§ **Directions**
The required output is the exact run of lines from the line containing "The FreeCAD and" to the line containing "return head.fuse(cylinder(MOTOR_SCREW_R +", inclusive, and nothing besides.

::::::

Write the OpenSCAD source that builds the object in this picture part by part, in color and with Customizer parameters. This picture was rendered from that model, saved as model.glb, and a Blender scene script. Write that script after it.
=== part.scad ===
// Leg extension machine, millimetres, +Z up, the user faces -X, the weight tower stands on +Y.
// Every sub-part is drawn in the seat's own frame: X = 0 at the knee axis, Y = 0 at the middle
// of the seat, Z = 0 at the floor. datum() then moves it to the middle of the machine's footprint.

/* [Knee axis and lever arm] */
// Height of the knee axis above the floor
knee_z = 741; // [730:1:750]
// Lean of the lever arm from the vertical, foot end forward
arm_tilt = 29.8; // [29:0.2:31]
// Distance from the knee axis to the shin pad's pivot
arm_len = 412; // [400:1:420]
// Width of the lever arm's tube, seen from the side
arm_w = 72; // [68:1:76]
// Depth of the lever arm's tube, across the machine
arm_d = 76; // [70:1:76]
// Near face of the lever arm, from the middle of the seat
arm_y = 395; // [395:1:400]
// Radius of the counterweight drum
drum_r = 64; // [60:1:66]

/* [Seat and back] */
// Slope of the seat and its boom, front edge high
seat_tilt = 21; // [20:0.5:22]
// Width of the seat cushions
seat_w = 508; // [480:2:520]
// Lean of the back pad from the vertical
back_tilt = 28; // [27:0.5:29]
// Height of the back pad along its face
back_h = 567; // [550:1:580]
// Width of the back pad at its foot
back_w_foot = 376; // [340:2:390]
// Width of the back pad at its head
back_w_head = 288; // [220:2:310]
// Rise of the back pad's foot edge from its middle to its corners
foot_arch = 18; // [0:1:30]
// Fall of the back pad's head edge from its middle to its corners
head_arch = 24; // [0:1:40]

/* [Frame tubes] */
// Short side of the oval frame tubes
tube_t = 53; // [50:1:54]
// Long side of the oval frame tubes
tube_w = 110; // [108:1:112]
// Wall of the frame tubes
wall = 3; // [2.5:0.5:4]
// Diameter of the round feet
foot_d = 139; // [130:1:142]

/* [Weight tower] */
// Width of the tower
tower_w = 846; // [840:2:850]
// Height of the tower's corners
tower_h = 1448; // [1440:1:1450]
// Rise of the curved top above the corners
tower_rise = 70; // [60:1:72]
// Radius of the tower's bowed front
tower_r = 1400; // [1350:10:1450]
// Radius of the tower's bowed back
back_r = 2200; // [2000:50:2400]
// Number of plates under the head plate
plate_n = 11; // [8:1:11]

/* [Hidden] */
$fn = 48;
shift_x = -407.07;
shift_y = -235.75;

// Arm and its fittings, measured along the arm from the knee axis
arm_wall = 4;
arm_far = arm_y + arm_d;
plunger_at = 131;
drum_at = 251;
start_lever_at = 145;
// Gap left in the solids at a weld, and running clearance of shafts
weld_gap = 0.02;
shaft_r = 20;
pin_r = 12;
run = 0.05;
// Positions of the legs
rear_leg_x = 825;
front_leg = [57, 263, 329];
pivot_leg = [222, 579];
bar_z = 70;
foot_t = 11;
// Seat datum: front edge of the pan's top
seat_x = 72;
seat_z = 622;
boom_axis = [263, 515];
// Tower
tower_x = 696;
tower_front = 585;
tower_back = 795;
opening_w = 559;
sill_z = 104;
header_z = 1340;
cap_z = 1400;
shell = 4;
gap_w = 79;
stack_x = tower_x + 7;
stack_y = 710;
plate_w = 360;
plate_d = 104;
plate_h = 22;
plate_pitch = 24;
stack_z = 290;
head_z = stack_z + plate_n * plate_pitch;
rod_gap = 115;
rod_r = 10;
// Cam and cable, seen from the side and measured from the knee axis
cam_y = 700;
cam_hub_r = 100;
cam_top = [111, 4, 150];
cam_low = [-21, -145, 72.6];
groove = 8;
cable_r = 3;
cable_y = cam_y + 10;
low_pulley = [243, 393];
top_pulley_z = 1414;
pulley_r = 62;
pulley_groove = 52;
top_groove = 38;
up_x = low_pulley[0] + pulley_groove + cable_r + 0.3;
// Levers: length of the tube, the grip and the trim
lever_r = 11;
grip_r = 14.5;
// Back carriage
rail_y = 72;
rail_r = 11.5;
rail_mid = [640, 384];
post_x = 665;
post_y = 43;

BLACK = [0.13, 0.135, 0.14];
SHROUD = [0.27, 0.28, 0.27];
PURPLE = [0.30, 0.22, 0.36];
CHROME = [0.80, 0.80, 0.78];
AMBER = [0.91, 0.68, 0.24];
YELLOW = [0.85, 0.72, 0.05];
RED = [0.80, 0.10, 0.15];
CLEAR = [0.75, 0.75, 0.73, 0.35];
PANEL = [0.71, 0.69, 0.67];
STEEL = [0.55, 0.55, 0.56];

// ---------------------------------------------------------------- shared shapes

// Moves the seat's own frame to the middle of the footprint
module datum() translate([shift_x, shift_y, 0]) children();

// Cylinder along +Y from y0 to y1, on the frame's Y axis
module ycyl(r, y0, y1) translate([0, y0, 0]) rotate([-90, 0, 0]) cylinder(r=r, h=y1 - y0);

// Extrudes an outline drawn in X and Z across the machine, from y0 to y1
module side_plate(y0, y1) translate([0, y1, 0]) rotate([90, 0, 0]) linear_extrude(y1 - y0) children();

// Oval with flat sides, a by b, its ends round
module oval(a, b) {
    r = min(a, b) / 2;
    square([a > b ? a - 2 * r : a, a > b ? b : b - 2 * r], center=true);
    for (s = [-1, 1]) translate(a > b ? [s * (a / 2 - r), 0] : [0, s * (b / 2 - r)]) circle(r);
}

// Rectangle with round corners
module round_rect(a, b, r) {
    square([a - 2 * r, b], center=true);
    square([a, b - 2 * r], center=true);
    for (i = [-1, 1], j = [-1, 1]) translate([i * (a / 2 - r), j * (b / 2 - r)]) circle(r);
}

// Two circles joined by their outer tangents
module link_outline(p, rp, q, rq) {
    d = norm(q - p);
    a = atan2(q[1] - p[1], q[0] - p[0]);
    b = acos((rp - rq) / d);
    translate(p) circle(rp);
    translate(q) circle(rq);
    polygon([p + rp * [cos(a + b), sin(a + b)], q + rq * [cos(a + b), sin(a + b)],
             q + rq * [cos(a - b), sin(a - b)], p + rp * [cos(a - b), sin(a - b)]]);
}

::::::

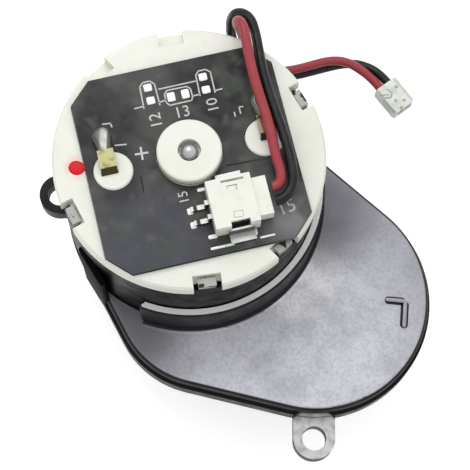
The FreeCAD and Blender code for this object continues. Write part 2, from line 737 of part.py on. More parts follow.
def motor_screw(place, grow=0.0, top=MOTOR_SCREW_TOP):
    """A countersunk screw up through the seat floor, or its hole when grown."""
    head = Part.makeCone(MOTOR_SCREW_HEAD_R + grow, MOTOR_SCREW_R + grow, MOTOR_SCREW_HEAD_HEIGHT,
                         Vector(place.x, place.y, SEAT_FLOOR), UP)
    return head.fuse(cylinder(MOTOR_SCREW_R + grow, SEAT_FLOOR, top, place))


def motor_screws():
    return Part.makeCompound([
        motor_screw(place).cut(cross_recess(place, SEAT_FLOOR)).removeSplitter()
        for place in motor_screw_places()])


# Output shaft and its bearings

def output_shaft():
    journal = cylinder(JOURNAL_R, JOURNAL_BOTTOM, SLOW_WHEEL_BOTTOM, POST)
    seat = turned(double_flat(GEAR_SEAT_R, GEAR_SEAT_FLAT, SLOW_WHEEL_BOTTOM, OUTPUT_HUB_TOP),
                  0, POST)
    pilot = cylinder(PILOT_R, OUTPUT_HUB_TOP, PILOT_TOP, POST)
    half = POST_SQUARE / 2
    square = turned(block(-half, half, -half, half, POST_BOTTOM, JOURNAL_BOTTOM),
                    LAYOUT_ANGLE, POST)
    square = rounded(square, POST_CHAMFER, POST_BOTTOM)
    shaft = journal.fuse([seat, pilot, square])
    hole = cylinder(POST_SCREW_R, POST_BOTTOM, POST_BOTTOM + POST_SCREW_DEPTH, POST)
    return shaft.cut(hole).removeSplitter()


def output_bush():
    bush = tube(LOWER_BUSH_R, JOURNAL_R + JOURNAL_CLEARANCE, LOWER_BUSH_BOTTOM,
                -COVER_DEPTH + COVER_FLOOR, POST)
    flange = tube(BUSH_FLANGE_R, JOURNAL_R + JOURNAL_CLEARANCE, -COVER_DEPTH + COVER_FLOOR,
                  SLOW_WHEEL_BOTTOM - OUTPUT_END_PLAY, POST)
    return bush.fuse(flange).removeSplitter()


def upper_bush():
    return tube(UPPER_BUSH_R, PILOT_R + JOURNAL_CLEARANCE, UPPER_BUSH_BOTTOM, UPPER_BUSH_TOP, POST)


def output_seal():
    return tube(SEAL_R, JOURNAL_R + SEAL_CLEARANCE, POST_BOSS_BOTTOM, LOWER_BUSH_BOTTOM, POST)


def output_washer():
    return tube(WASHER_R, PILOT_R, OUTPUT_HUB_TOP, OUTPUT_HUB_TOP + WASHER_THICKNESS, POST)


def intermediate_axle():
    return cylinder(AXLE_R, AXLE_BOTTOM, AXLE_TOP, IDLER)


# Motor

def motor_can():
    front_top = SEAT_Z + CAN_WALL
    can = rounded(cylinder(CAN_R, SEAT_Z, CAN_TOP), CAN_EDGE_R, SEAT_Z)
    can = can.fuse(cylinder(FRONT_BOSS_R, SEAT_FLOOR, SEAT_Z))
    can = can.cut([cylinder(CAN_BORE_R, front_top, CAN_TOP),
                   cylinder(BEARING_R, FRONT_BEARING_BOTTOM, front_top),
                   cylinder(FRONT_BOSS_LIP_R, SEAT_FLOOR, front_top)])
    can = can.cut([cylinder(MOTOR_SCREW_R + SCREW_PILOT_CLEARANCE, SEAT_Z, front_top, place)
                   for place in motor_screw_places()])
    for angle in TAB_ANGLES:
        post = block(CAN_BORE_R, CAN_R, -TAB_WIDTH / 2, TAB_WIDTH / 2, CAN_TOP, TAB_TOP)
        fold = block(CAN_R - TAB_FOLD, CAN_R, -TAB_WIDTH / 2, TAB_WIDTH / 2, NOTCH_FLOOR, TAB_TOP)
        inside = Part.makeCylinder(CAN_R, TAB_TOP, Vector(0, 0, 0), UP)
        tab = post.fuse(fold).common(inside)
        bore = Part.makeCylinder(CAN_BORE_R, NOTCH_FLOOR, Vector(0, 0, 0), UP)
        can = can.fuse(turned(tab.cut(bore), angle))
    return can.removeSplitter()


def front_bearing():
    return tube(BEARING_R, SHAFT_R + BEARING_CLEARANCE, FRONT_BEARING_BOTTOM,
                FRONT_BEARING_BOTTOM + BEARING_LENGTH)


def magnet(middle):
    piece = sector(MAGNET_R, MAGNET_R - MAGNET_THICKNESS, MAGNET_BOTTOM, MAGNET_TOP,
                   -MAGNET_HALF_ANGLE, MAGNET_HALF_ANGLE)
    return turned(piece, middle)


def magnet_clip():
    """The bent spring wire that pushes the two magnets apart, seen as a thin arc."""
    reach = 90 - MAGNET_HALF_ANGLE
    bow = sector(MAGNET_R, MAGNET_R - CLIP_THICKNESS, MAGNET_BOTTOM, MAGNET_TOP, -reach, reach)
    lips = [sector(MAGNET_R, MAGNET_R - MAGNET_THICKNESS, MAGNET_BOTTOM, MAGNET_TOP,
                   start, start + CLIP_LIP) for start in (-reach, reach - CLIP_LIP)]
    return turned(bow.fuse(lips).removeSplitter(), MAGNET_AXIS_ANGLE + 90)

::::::

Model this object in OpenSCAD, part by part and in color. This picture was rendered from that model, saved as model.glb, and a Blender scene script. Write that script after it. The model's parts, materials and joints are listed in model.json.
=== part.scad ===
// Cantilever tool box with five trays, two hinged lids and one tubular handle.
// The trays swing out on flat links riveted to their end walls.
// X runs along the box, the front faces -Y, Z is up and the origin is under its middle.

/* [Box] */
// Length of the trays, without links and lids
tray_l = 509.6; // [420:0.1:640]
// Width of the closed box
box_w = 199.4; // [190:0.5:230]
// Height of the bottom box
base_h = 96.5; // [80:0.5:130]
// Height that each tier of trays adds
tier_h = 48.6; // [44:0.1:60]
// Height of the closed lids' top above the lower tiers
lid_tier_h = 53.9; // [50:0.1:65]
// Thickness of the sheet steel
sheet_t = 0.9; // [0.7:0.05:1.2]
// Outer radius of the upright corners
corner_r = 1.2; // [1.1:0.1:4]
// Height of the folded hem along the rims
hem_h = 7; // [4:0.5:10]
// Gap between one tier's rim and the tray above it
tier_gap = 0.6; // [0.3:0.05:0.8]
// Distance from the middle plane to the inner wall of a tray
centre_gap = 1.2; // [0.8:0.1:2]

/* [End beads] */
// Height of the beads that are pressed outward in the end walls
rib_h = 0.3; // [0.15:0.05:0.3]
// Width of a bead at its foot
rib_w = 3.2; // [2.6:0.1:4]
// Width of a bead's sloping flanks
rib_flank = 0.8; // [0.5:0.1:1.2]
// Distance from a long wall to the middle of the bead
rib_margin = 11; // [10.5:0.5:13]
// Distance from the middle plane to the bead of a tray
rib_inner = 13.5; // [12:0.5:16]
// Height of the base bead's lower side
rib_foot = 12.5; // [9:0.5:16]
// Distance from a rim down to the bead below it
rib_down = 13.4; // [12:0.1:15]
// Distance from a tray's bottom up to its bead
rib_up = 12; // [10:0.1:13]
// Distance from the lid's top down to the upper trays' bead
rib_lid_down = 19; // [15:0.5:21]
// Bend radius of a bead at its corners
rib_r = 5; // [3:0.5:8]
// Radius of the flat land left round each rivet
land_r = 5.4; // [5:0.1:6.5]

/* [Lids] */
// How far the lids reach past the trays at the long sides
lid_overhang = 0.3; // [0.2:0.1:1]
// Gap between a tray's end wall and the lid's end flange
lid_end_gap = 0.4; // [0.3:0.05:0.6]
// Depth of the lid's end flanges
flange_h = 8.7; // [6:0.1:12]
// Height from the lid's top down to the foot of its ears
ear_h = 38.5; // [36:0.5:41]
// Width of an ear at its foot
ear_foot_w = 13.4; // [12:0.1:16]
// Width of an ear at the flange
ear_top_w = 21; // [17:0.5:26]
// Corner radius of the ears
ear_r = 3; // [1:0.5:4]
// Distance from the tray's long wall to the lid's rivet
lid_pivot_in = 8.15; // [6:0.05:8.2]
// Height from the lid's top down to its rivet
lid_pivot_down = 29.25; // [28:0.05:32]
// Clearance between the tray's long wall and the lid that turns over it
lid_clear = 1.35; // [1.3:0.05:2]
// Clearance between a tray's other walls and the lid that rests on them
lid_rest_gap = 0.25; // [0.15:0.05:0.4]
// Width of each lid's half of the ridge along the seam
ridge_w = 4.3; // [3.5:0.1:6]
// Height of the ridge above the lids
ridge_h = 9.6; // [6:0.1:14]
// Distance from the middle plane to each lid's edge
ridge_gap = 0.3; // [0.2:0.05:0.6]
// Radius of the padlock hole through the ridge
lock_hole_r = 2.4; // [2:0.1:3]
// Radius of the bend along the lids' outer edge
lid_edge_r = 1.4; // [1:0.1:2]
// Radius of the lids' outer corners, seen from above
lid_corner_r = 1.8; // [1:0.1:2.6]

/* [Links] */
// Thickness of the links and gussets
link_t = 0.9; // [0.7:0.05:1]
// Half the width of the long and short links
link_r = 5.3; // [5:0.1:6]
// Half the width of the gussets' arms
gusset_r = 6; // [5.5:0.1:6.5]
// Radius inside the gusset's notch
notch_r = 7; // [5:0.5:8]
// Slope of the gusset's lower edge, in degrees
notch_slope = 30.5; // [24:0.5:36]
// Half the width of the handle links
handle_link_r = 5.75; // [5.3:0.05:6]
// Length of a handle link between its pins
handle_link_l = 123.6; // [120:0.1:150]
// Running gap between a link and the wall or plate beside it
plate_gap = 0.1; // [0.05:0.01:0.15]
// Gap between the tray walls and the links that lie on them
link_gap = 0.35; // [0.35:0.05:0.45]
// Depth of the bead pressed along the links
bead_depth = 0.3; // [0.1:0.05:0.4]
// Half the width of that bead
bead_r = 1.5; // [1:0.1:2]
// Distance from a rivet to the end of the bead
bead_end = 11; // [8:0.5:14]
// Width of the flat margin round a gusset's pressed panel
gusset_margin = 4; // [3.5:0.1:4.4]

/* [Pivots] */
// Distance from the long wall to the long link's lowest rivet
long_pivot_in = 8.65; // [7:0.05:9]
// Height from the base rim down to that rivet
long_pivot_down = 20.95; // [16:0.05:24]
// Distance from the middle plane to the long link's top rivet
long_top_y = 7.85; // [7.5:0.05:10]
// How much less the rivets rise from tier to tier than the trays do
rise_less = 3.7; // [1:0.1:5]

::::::

§ **Worked answer**
The FreeCAD and Blender code for this object continues. Write part 2, from line 737 of part.py on. More parts follow.
def motor_screw(place, grow=0.0, top=MOTOR_SCREW_TOP):
    """A countersunk screw up through the seat floor, or its hole when grown."""
    head = Part.makeCone(MOTOR_SCREW_HEAD_R + grow, MOTOR_SCREW_R + grow, MOTOR_SCREW_HEAD_HEIGHT,
                         Vector(place.x, place.y, SEAT_FLOOR), UP)
    return head.fuse(cylinder(MOTOR_SCREW_R + grow, SEAT_FLOOR, top, place))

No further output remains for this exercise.